Thursday, May 10, 2001
Nurses rally at statehouse
Event supports staffing standards
By Tim Bonfield
The Cincinnati Enquirer
COLUMBUS More than 600 nurses from throughout Ohio gathered Wednesday at the statehouse to urge lawmakers to pass a bill that would ban mandatory overtime and require hospitals to establish minimum staffing standards.
Saying they have been overworked and underpaid for the past several years, many hospital nurses have been leaving bedside jobs in favor of better-paying jobs in temporary agencies and less stressful non-hospital jobs.
It is very simple. Not enough nurses, not enough good patient outcomes, said Mary Foley, president of the American Nurses Association, who traveled from Washington, D.C., to speak at Wednesday's rally.
Ohio is one of 30 states where nurse groups are calling for changes in state laws. The Ohio Nurses Association supports House Bill 78, sponsored by Rep. Ann Womer Benjamin, R-Aurora, and nine other legislators.

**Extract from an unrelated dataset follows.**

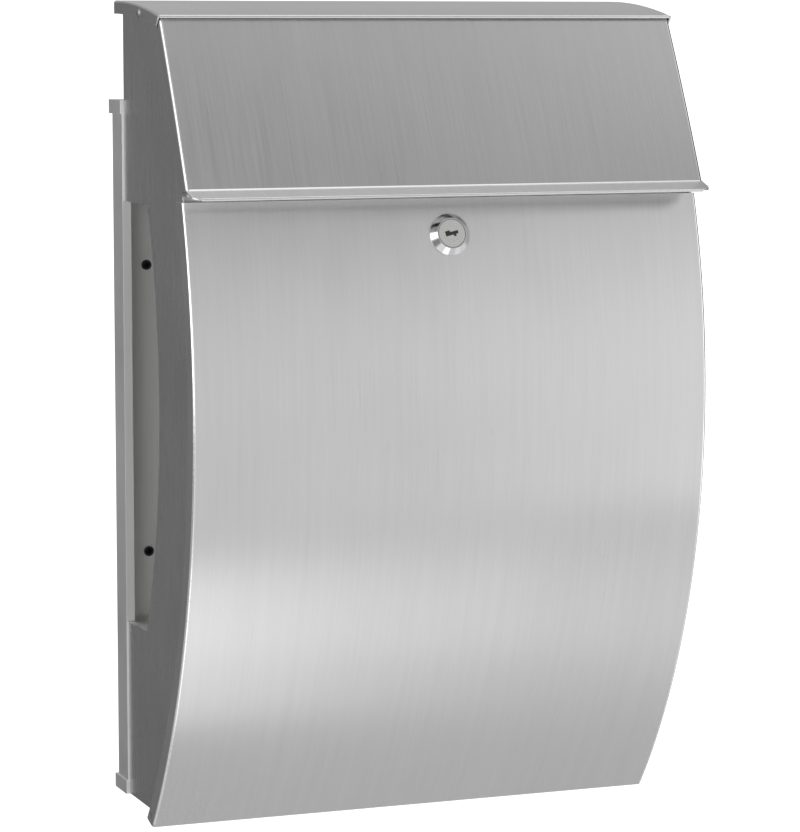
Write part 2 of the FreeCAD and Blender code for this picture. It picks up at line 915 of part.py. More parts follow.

The bill would prohibit hospitals from requiring overtime, prohibit nurses from working more than 18 hours straight, and would require hospitals to live by minimum staffing standards set by their own committees of nurses and administrators.
Wednesday's rally included 23 nurses from University Hospital, many of whom said they deal constantly with the problems caused by short staffing.
It's very critical. On night shift you can have one registered nurse and one or two aides for 22 patients, said Glenda Gabbard, a surgical nurse at University Hospital.
However, hospital groups oppose House Bill 78. We can't legislate our way out of the nursing shortage, said Mary Yost, a spokeswoman for the Ohio Hospital Association, which testified Wednesday during a committee hearing against the bill.
We agree that mandatory overtime is not a tool you want to use every day, Ms. Yost said. But there are times when hospitals need that tool.